Mandt, previously director of the NWS Office of Climate, Water, and Weather Services, replaces Jack Hayes, who has been selected to become the deputy director of NOAA's Ocean Service. In his new capacity, Mandt will help shape how NWS incorporates new science and technology into the Weather Service's weather, water and climate operations.

“Under Greg's leadership, OCWWS has strengthened National Weather Service relations with our partners and customers,” said Brig. Gen. David L. Johnson, U.S. Air Force (Ret.), director of NOAA's National Weather Service. “The NWS today has a much better understanding of the needs of partners and customers, and we have a Service Improvement Plan to guide us toward satisfying those needs. His perspective on customer service will serve him well in his important new role with OST.”

“Greg has a proven track record of transferring research and development into operations,” Johnson added. “He will apply this wealth of expertise to his new position as our director charged with infusing new science and technology into the Weather Service.”

Following a 14-year Air Force career, Mandt joined NOAA in 1992, serving in program manager and lead engineer roles for the Polar-orbiting Operational Environmental Satellite Program at NOAA's National Environmental Satellite and Data Information Services. In 1996, he joined the NWS as chief of the Science Branch, Office of Meteorology, then taking the leadership position at OCWWS during a NWS headquarters reorganization in 2000.

Mandt holds a bachelor of science degree in engineering mechanics from the United States Air Force Academy, and master of science degrees in systems engineering and electrical engineering from the Air Force Institute of Technology.

Johnson also announced current Central Region Director Dennis McCarthy will become the acting director of OCWWS. “Dennis has succeeded as both a meteorologist-in-charge and as a regional director and is a well-respected member of the NWS Corporate Board and weather community,” Johnson said. "He will bring an important field perspective to NWS headquarters in his acting role as OCWWS director."

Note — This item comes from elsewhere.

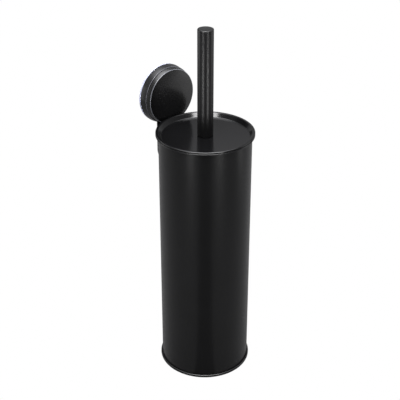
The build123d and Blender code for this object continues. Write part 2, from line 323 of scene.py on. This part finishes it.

McCarthy celebrated his 30th year with the NWS in 2004; he joined the NWS Forecast Office in Portland, Maine, in 1974, first as a meteorologist intern and later as a journeyman forecaster. Advancing through several positions in the 1970s and 1980s, he became meteorologist-in-charge of the NWS Forecast Office in Norman, Okla., in 1990, and director of the NWS Central Region in 2000.

McCarthy graduated from the University of Missouri - St. Louis in 1968 with a bachelor of arts degree in mathematics and holds an master of science degree in meteorology from the University of Wisconsin. He also served in the U.S. Air Force as a Weather Officer during the early 1970s.

NOAA's National Weather Service is the primary source of weather data, forecasts and warnings for the United States and its territories. NOAA's National Weather Service operates the most advanced weather and flood warning and forecast system in the world, helping to protect lives and property and enhance the national economy.

NOAA is dedicated to enhancing economic security and national safety through the prediction and research of weather and climate-related events and providing environmental stewardship of our nation’s coastal and marine resources.